統語論で扱う文構造とは(その3)

過去2回にわたって、筆者が執筆したブログ記事で、入試問題で出たという問題を取り上げました。

【前回までの振り返り】

問.
「叔父が海外に行く」「私は父と見送りに行った」「急いで見送りに行った」という内容を一文で表したとき、解釈をする上で誤解の生じないものはどれか。

ア 父と私は急いで海外に行く叔父を見送りに行った。
イ 父と私は海外に行く叔父を急いで見送りに行った。(正解)
ウ 私は父と海外に行く叔父を急いで見送りに行った。
エ 私は父と急いで海外に行く叔父を見送りに行った。

正解は<イ>で、最初の記事では、その答えを理論言語学の観点から解説しました。また、不正解だったもののうち<ア>の選択肢について、その統語構造を前回の記事で説明しました。今回は残りの2つについて統語論の立場から考えていきたいと思います。

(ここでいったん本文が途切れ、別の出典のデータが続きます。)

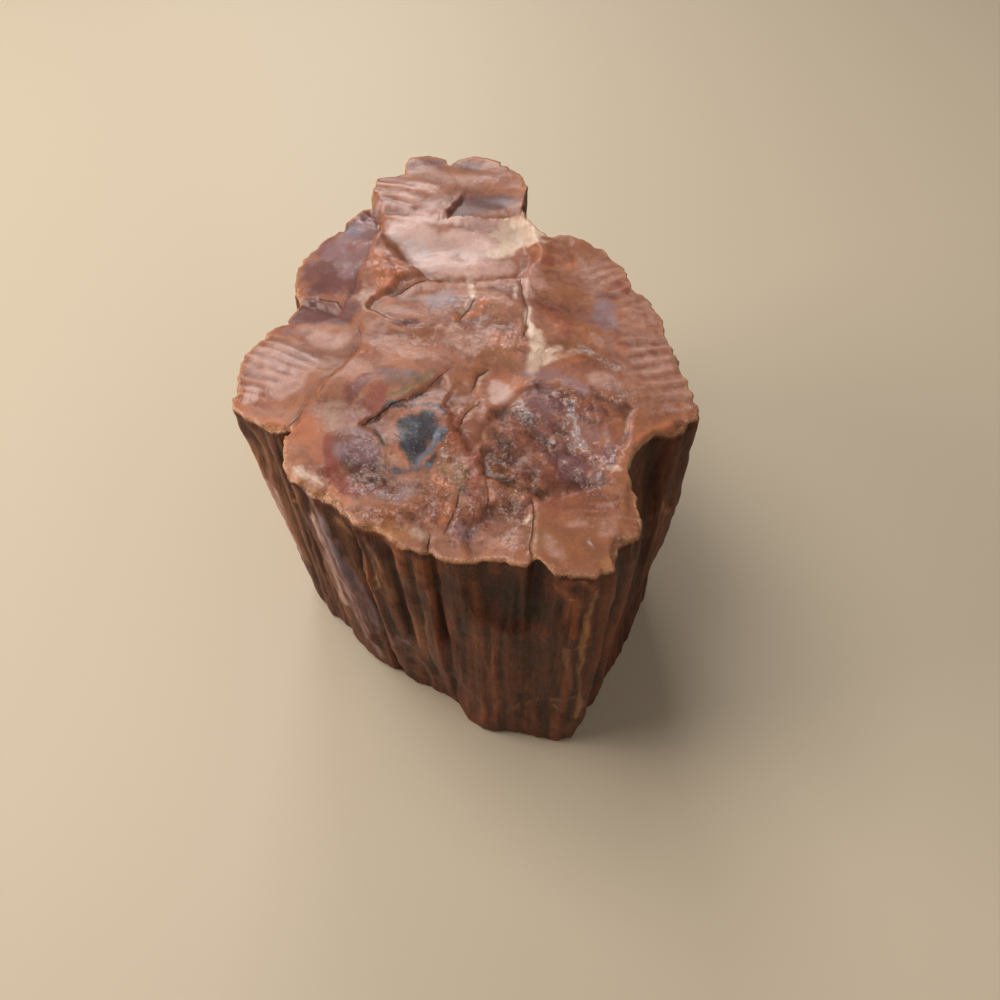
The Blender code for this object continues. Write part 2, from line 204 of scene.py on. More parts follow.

前の記事で説明した通り、日本語の母国語話者が文を書いたり話したりする際に、頭の中には「樹形図」で表される階層構造(統語構造)ができあがっています。下記に<イ > の構造を再掲します。

<イ > の統語構造

一方、選択肢<ア>の文からは、前回のブログに記載したように、「急いで」という副詞句が、それぞれ主節の動詞「見送りに行く」と、関係節の中の動詞「海外に行く」を修飾するという2つの構造が考えられます。

不正解だった選択肢<ウ>について

<ウ>の文を見てみると、副詞句「急いで」は正解の<イ>同様、「見送りに行く」という動詞の直前にあります。つまり「急いで」は「見送りに行った」のみを修飾する解釈しか取り得ない位置に生じています。それではなぜ<ウ>の文は正解にならないのでしょうか。

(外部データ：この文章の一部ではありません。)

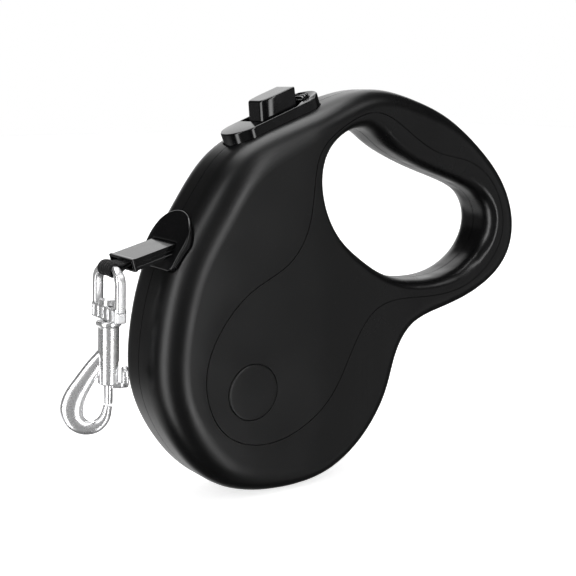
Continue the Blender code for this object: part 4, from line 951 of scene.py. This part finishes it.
def badge(side_name, face, radius, thick):
    """A bare round badge, slightly crowned, with a soft edge."""
    edge = BADGE_EDGE
    profile = [(0.0, -thick), (radius, -thick)]
    profile += arc(radius - edge, -edge, edge, 0, 90, 5, edge - BADGE_CROWN)
    profile += [((radius - edge) * (1 - k / 8), -BADGE_CROWN * (1 - k / 8) ** 2) for k in range(1, 9)]
    made = lathe(side_name + "_badge", profile, face, 96, SOFT)
    piece(made, "housing", "badge_" + side_name)


def bezel():
    """A glossy plate curved like the rim, with a rounded edge and the mouth's slot."""
    curved = form("curved", BEZEL_PROUD)
    bpy.context.view_layer.update()
    surface = BVHTree.FromObject(curved, bpy.context.evaluated_depsgraph_get())
    outer = from_ahead(evenly(bezel_outline(), 144))
    slot = rounded(SLEEVE_WIDTH / 2 + GAP, SLEEVE_HIGH / 2 + GAP, SLOT_CORNER)
    slot = from_ahead(evenly(slot, 144))

    def seated(loop, drop, curve=BEZEL_CURVE):
        """The loop laid on the housing's form, less curved across by the given share, and sunk."""
        points = []
        for a, b in loop:
            hit, _, _, _ = surface.ray_cast(BEZEL.point(curve * a, b, CLEAR), -BEZEL.normal)
            hit = hit or BEZEL.point(curve * a, b, 0.0)
            points.append(hit + BEZEL.a * (1 - curve) * a - BEZEL.normal * drop)
        return points

    rings = [seated(grown(outer, -BEZEL_UNDERCUT), BEZEL_PROUD + BEZEL_SUNK, 1.0)]
    rings += [seated(grown(outer, -inset), drop) for inset, drop in quarter(BEZEL_EDGE, 5)]
    first = grown(outer, -BEZEL_EDGE)
    lip = grown(slot, WIDE_EDGE[0][0])
    for share in np.arange(1, 12) / 12:
        rings.append(seated(first * (1 - share) + lip * share, 0.0))
    rings += [seated(grown(slot, out), drop) for out, drop in WIDE_EDGE]
    rings.append(seated(slot, BEZEL_PROUD + BEZEL_SUNK))
    bpy.data.objects.remove(curved)
    made = loft("mouth_plate", rings, GLOSS, closed=True, sharp=50)
    piece(made, "housing", "mouth_bezel")


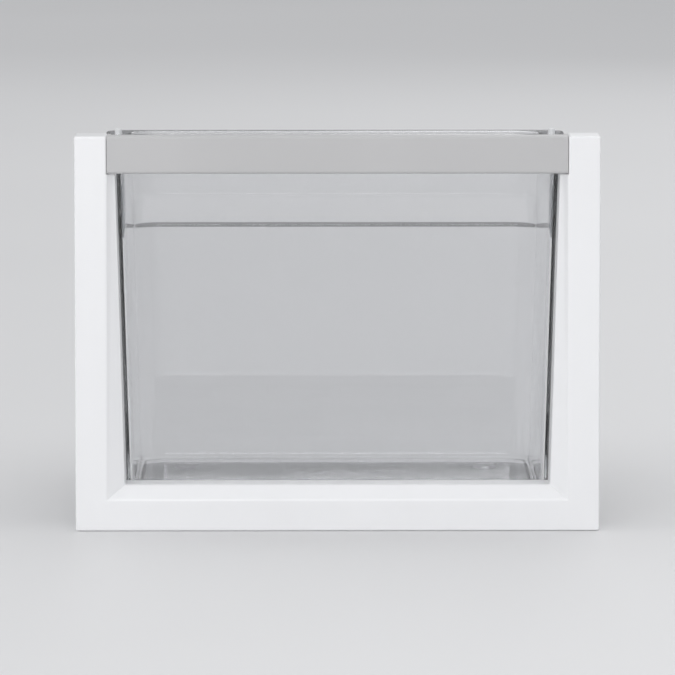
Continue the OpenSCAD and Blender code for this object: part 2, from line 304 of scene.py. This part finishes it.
def tidy(ob, flat=0.0, merge=MERGE):
    """Merges the slivers that joining leaves and, if flat is given in degrees, flat neighbours."""
    bm = bmesh.new()
    bm.from_mesh(ob.data)
    bmesh.ops.remove_doubles(bm, verts=bm.verts, dist=merge)
    bmesh.ops.dissolve_degenerate(bm, edges=bm.edges, dist=MERGE / 2)
    if flat:
        bmesh.ops.dissolve_limit(bm, angle_limit=math.radians(flat), verts=bm.verts, edges=bm.edges)
    bm.to_mesh(ob.data)
    bm.free()


def finish_piece(ob, mat, body, nodes, smooth):
    """Shades, paints and mounts a finished piece; edges sharper than smooth, in degrees, stay sharp."""
    ob.data.materials.clear()
    ob.data.materials.append(mat)
    for p in ob.data.polygons:
        p.use_smooth = True
        p.material_index = 0
    ob.data.set_sharp_from_angle(angle=math.radians(smooth))
    normals = ob.modifiers.new("normals", "WEIGHTED_NORMAL")
    normals.keep_sharp = True
    normals.weight = 80
    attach(ob, body)
    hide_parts(*nodes)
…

<ウ>の文では、<イ >(および不正解の<ア>)と異なり、主語は「私は」となっていて、「と」でつながれた「父と私」ではありません。<ウ>の「父と」はこれまで見てきた例と異なり、動作を共に行う相手を表す後置詞句として、副詞的な機能を担っています。これが <ア>の場合と同じように、主節の動詞「見送りに行く」を修飾する場合と、関係節の中の動詞「海外に行く」を修飾する場合の2つの可能性が生じます。

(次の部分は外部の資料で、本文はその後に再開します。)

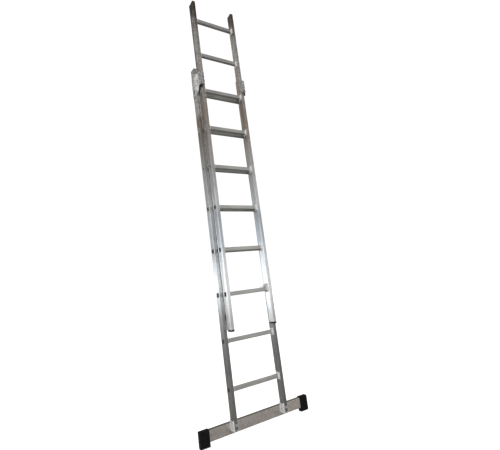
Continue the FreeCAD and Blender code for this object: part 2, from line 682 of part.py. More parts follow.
for name, shapes in (
    ("cross_bolts", cross_bolts),
    ("cross_nuts", cross_nuts),
    ("bar_bolts", bar_bolts),
    ("bar_nuts", bar_nuts),
    ("guide_rivets", guide_rivets),
    ("glide_rivets", glide_rivets),
    ("hook_rivets", hook_rivets),
):
    pairs = shapes + [mirrored(s) for s in shapes]
    nodes[name] = Part.makeCompound(pairs)

os.makedirs("parts", exist_ok=True)
for name, shape in nodes.items():
    shape.exportStep("parts/%s.step" % name)
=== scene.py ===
import math

import bmesh
import bpy
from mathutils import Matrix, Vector


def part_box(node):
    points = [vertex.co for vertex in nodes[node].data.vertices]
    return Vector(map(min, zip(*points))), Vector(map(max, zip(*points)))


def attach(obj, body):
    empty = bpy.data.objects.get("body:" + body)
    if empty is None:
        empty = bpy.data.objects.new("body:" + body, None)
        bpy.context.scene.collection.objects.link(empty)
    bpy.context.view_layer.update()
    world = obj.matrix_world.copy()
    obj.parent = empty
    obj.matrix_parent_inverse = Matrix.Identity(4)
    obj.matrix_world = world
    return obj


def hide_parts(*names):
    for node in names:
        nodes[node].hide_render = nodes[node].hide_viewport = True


# Looks of the two-section extension ladder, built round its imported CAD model. Metres throughout.

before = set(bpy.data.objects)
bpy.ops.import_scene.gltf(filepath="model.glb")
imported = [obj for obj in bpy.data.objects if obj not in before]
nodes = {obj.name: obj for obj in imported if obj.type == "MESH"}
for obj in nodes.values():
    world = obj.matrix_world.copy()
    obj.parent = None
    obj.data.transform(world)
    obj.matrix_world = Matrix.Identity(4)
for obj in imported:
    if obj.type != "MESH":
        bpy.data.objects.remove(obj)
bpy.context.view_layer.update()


# ---------------------------------------------------------------- shader building

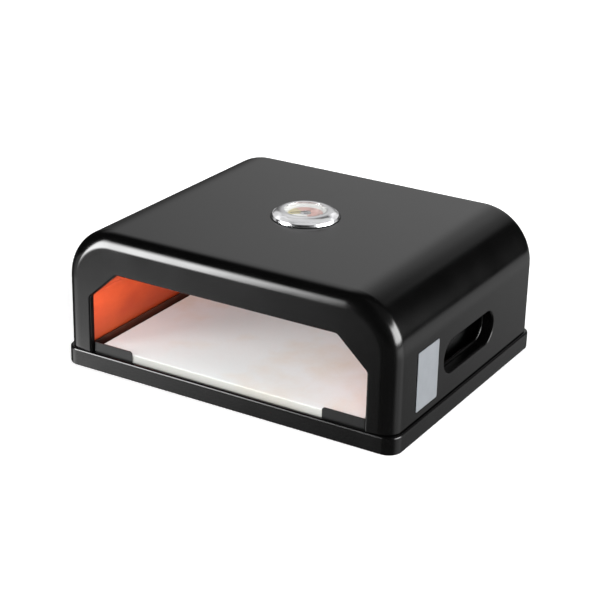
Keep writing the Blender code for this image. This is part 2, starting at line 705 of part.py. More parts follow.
def build_pizza_stone(ceramic):
    """Flat baking slab with bevelled edges, lying on the legs of its rails."""
    bevel = STONE_EDGE_BEVEL
    levels = ((bevel, 0), (0, bevel), (0, STONE_THICKNESS - bevel), (bevel, STONE_THICKNESS))
    rings = []
    for inset, height in levels:
        half = STONE_HALF_WIDTH - inset
        radius = STONE_CORNER_RADIUS - inset
        front = STONE_FRONT_Y + inset
        rings.append(rounded_rectangle(half, front, STONE_BACK_Y - inset, radius, STONE_BASE_Z + height))
    make_object("pizza_stone", loft(rings, closed=False), ceramic)


def build_data_plate(metal):
    """Thin bare plate on the hood's right side."""
    centre_y = PLATE_FROM_FRONT - HOOD_HALF_DEPTH
    centre_z = LEDGE_Z + PLATE_CENTRE_HEIGHT
    half_y = PLATE_WIDTH / 2
    half_z = PLATE_HEIGHT / 2
    corners = rounded_rectangle(half_y, -half_z, half_z, PLATE_CORNER_RADIUS, 0)
    outline = [(centre_y + y, centre_z + z) for y, z, _ in corners]
    start = HOOD_HALF_WIDTH + GAP
    make_object("data_plate", prism(outline, start, start + PLATE_THICKNESS, along_x), metal)


def build_seal(rubber):
    inner = NECK_RADIUS + HOLE_CLEARANCE
    top = SEAL_BASE_Z + SEAL_THICKNESS
    profile = ((inner, SEAL_BASE_Z), (SEAL_RADIUS, SEAL_BASE_Z), (SEAL_RADIUS, top), (inner, top))
    make_object("gauge_seal", turned(profile, TURNED_SIDES, closed=True), rubber)


def bezel_dome(inset):
    """Points of the bezel's dome from its foot to its window, drawn in by an inset."""
    run = BEZEL_FOOT_RADIUS - inset - BEZEL_WINDOW_RADIUS
    rise = BEZEL_TOP_Z - inset - BEZEL_FOOT_Z
    turns = [math.pi / 2 * step / CORNER_STEPS for step in range(CORNER_STEPS + 1)]
    window = BEZEL_WINDOW_RADIUS
    return [(window + run * math.cos(turn), BEZEL_FOOT_Z + rise * math.sin(turn)) for turn in turns]


def case_radius():
    """The case's radius: as wide as the inside of the bezel's dome leaves at the case's top."""
    run = BEZEL_FOOT_RADIUS - BEZEL_SHEET - BEZEL_WINDOW_RADIUS
    share = (CASE_TOP_Z - BEZEL_FOOT_Z) / (BEZEL_TOP_Z - BEZEL_SHEET - BEZEL_FOOT_Z)
    return BEZEL_WINDOW_RADIUS + run * math.sqrt(1 - share * share) - CASE_TO_BEZEL


def build_case(steel):
    """Cup under the dial, with a ledge at its rim that carries the lens."""
    hole = NECK_RADIUS + HOLE_CLEARANCE
    outside = case_radius()
    wall = outside - CASE_WALL
    ledge = LENS_RADIUS - LENS_LAP / 2
    profile = (
        (hole, CASE_BASE_Z),
        (outside, CASE_BASE_Z),
        (outside, CASE_TOP_Z),
        (ledge, CASE_TOP_Z),
        (ledge, CASE_TOP_Z - CASE_WALL),
        (wall, CASE_TOP_Z - CASE_WALL),
        (wall, CASE_FLOOR_Z),
        (hole, CASE_FLOOR_Z),
    )
    make_object("gauge_case", turned(profile, TURNED_SIDES, closed=True), steel)


def build_bezel(chrome):
    """Domed chrome ring with a small foot flange, open at the window."""
    outer = [(BEZEL_RADIUS, CASE_BASE_Z), (BEZEL_RADIUS, CASE_BASE_Z + BEZEL_FLANGE_HEIGHT / 2)]
    outer += bezel_dome(0)
    inner = bezel_dome(BEZEL_SHEET)[::-1] + [(BEZEL_FOOT_RADIUS - BEZEL_SHEET, CASE_BASE_Z)]
    make_object("gauge_bezel", turned(outer + inner, TURNED_SIDES, closed=True), chrome)


def build_lens(glass):
    """Flat glass held between the case's ledge and the bezel."""
    profile = ((0, LENS_BASE_Z), (LENS_RADIUS, LENS_BASE_Z), (LENS_RADIUS, LENS_TOP_Z), (0, LENS_TOP_Z))
    make_object("gauge_lens", turned(profile, TURNED_SIDES, closed=False), glass)


def build_dial(paint):
    radius = case_radius() - CASE_WALL - DIAL_EDGE_CLEARANCE
    inner = DIAL_HOLE_RADIUS
    profile = ((inner, DIAL_BASE_Z), (radius, DIAL_BASE_Z), (radius, DIAL_TOP_Z), (inner, DIAL_TOP_Z))
    make_object("gauge_dial", turned(profile, TURNED_SIDES, closed=True), paint)


def build_pointer(paint):
    """Tapered needle with a round hub, turned to the dial's cold end at its lower left."""
    hub = POINTER_HUB_RADIUS
    start = math.asin(POINTER_WIDTH / 2 / hub)
    steps = [start + (math.pi - 2 * start) * step / CORNER_STEPS for step in range(CORNER_STEPS + 1)]
    upper = [(POINTER_LENGTH, POINTER_TIP_WIDTH / 2)]
    upper += [(hub * math.cos(turn), hub * math.sin(turn)) for turn in steps]
    upper.append((-POINTER_TAIL, POINTER_WIDTH / 2))
    outline = upper + [(x, -y) for x, y in reversed(upper)]
    cosine = math.cos(POINTER_COLD_ANGLE)
    sine = math.sin(POINTER_COLD_ANGLE)
    turned_outline = [(x * cosine - y * sine, x * sine + y * cosine) for x, y in outline]
    needle = prism(turned_outline, POINTER_BASE_Z, POINTER_TOP_Z, along_z)
    pointer = make_object("gauge_pointer", needle, paint)
    apply_tool(pointer, "pointer_hole", centre_hole(SPINDLE_RADIUS, POINTER_BASE_Z, POINTER_TOP_Z))


def build_spindle(steel):
    """Thin shaft from the coil in the stem up through the dial to the pointer."""
    base = BORE_END_Z + COIL_ABOVE_BORE_END
    profile = ((0, base), (SPINDLE_RADIUS, base), (SPINDLE_RADIUS, SPINDLE_TOP_Z), (0, SPINDLE_TOP_Z))
    make_object("gauge_spindle", turned(profile, SMALL_SIDES, closed=False), steel)


def build_stem(steel):
    """Probe tube with a threaded neck, a flange inside the case and a closed tip."""
    bevel = STEM_TIP_BEVEL
    profile = (
        (0, STEM_TIP_Z),
        (STEM_RADIUS - bevel, STEM_TIP_Z),
        (STEM_RADIUS, STEM_TIP_Z + bevel),
        (STEM_RADIUS, NECK_BASE_Z),
        (NECK_RADIUS, NECK_BASE_Z),
        (NECK_RADIUS, CASE_FLOOR_Z + GAP),
        (STEM_FLANGE_RADIUS, CASE_FLOOR_Z + GAP),
        (STEM_FLANGE_RADIUS, STEM_TOP_Z),
        (STEM_BORE_RADIUS, STEM_TOP_Z),
        (STEM_BORE_RADIUS, BORE_END_Z),
        (0, BORE_END_Z),
    )
    make_object("gauge_stem", turned(profile, 2 * SMALL_SIDES, closed=False), steel)


def build_washer(zinc):
    inner = NECK_RADIUS + HOLE_CLEARANCE
    base = WASHER_TOP_Z - WASHER_THICKNESS
    profile = ((inner, base), (WASHER_RADIUS, base), (WASHER_RADIUS, WASHER_TOP_Z), (inner, WASHER_TOP_Z))
    make_object("gauge_washer", turned(profile, 2 * SMALL_SIDES, closed=True), zinc)


def build_nut(zinc):
    """Hexagon nut that pulls the thermometer down on its seal."""
    corner_radius = NUT_ACROSS_FLATS / 2 / math.cos(math.pi / NUT_SIDES)
    base = NUT_TOP_Z - NUT_THICKNESS
    hexagon = prism(circle(corner_radius, NUT_SIDES), base, NUT_TOP_Z, along_z)
    nut = make_object("gauge_nut", hexagon, zinc)
    apply_tool(nut, "nut_hole", centre_hole(NECK_RADIUS, base, NUT_TOP_Z))


def build_coil(metal):
    """Bimetal coil between the spindle and the stem's bore, as one wire along a helix."""
    count = COIL_TURNS * COIL_STEPS_PER_TURN
    base = BORE_END_Z + COIL_ABOVE_BORE_END
    rings = []
    for step in range(count + 1):
        turn = 2 * math.pi * step / COIL_STEPS_PER_TURN
        height = base + COIL_PITCH * step / COIL_STEPS_PER_TURN
        ring = []
        for out, up in circle(COIL_WIRE_RADIUS, COIL_WIRE_SIDES):
            radius = COIL_RADIUS + out
            ring.append((radius * math.cos(turn), radius * math.sin(turn), height + up))
        rings.append(ring)
    make_object("gauge_coil", loft(rings, closed=False), metal)


def screw_body(length):
    """A pan-head screw that points up, its head's seat at height zero."""
    head = SCREW_HEAD_RADIUS
    profile = (
        (0, -SCREW_HEAD_HEIGHT),
        (head / 2, -SCREW_HEAD_HEIGHT),
        (head, -SCREW_HEAD_HEIGHT / 2),
        (head, 0),
        (SCREW_RADIUS, 0),
        (SCREW_RADIUS, length),
        (0, length),
    )
    return turned(profile, SMALL_SIDES, closed=False)


def build_screws(steel):
    """Screws from below: hood and liner to the tray's ledge, rails to its deck, flush with their legs."""
    ledge_seat = TRAY_HEIGHT - TRAY_SHEET - GAP
    deck_seat = DECK_Z - TRAY_SHEET - GAP
    hood_length = TRAY_SHEET + HOOD_SHEET + 2 * GAP + SCREW_PAST_SHEET
    liner_length = TRAY_SHEET + LINER_SHEET + 2 * GAP + SCREW_PAST_SHEET
    rail_length = TRAY_SHEET + RAIL_SHEET + GAP
    groups = (
        ("hood_screw", hood_screw_places(), ledge_seat, hood_length),
        ("liner_screw", liner_screw_places(), ledge_seat, liner_length),
        ("rail_screw", rail_screw_places(), deck_seat, rail_length),
    )
    for name, places, seat, length in groups:
        for number, (x, y) in enumerate(places, start=1):
            make_object(f"{name}_{number}", screw_body(length), steel, place=(x, y, seat))


def main():
    clear_scene()
    coat = make_material("black_powder_coat", (0.012, 0.012, 0.013), 0.35, 0.0)
    dark_coat = make_material("black_rail_coat", (0.010, 0.010, 0.010), 0.5, 0.0)
    liner_steel = make_material("liner_steel", (0.62, 0.60, 0.57), 0.35, 1.0)
    ceramic = make_material("cordierite", (0.80, 0.75, 0.65), 0.9, 0.0)
    chrome = make_material("chrome", (0.85, 0.85, 0.86), 0.08, 1.0)
    glass = make_material("gauge_glass", (0.95, 0.97, 0.97), 0.02, 0.0, alpha=0.25)
    dial_paint = make_material("dial_paint", (0.85, 0.84, 0.80), 0.4, 0.0)
    pointer_paint = make_material("pointer_paint", (0.02, 0.02, 0.02), 0.4, 0.0)
    rubber = make_material("seal_rubber", (0.008, 0.008, 0.008), 0.7, 0.0)
    zinc = make_material("zinc_plate", (0.60, 0.60, 0.60), 0.35, 1.0)
    plate_metal = make_material("plate_aluminium", (0.65, 0.66, 0.68), 0.35, 1.0)
    bimetal = make_material("bimetal", (0.60, 0.45, 0.25), 0.3, 1.0)

    build_base_tray(coat)
    build_outer_hood(coat)
    for name, side in (("left", -1), ("right", 1)):
        build_grip_collar(f"grip_collar_{name}", side, coat)
        build_stone_rail(f"stone_rail_{name}", side, dark_coat)
    build_liner(liner_steel)
    build_liner_back(liner_steel)
    build_back_rivets(zinc)
    build_pizza_stone(ceramic)
    build_data_plate(plate_metal)
    build_seal(rubber)
    build_case(zinc)
    build_bezel(chrome)
    build_lens(glass)
    build_dial(dial_paint)
    build_pointer(pointer_paint)
    build_spindle(zinc)
    build_stem(zinc)
    build_washer(zinc)
    build_nut(zinc)
    build_coil(bimetal)
    build_screws(zinc)


main()
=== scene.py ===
"""Looks of a table-top pizza oven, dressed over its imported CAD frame.

Metres, +Z up, and the mouth faces -Y. A piece is made of patches: grids of points worked out by a formula,
joined where their borders meet. Sheet metal is drawn as its outer skin and then given its wall.
"""

import functools
import json
import math

import bmesh
import bpy
import numpy as np
from mathutils import Matrix, Vector


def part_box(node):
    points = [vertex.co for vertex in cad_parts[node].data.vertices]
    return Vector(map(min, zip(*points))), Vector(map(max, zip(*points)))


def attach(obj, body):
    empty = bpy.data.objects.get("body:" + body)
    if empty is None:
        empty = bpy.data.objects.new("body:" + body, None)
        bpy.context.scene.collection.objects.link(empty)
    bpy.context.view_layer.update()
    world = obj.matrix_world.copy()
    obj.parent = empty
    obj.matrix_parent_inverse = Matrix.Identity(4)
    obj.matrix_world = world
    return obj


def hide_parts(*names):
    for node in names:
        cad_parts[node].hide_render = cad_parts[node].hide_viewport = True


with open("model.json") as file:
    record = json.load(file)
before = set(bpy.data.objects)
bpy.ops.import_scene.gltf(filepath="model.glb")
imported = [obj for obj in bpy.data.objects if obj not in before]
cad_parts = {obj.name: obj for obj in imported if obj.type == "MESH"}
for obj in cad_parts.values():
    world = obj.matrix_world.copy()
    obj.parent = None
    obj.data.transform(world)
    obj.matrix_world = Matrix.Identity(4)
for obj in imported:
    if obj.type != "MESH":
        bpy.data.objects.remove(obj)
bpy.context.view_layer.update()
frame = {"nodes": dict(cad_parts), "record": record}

MM = 0.001
WELD_DISTANCE = 0.001 * MM
SHARP_ANGLE = math.radians(32)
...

① 海外に行く叔父を、父と私が急いで見送りに行った。(<ア> の①の意味と実質的には同じ)
② 父と叔父が一緒に海外に行くことになっている。私はその二人を急いで見送りに行った。

不正解だった選択肢<エ>について

<エ>の文も「ウ」同様、主語は「私は」となっていて、「父と」は動作を共に行う相手を表す後置詞句として動詞句を修飾する副詞句となり、<ウ>と同じ2つの解釈が生じ得ます。さらに、<エ>は<ア>と同様「急いで」が「海外に行く叔父」の前に出てきているので、副詞句「急いで」の解釈も<ア> と同じ2つの可能性が生じます。従って、理論的には副詞句2つと動詞2つの組み合わせで、4通りの解釈が生じ得ることになります。

① 海外に行く叔父を、父と私が急いで見送りに行った。(<ア> の①の意味、および<ウ>の①の意味と実質的には同じ)
② 海外に急いで行く叔父を、父と私が見送りに行った。
③ 海外に父と一緒に急いで行く叔父を、私が見送りに行った。 
④ 海外に父と一緒に行く叔父を、私が急いで見送りに行った。 (<ウ> の②の意味と実質的には同じ)

ところが、ほとんどの方が④の解釈は不可能だと判断すると思います。これはなぜでしょうか。次の4つの構造を比較してみてください。

不可能な④の解釈のような、主節の動詞を修飾する副詞句が、それ自体より前に出て来ている関係節の中の動詞を修飾するような構造を生み出すような文法知識を日本語の母国語話者は持っていません。従って、いくら<エ>の文の動詞と副詞句の組み合わせが4通りあるといっても、④の解釈の背後にあると考えられる構造が生み出せないのであれば、④の解釈は不可能となります。

以上3回にわたって、文構造と多義性について、具体的な例と共に考えてきました。自然言語の文構造について、少しでも興味を持っていただければ幸いです。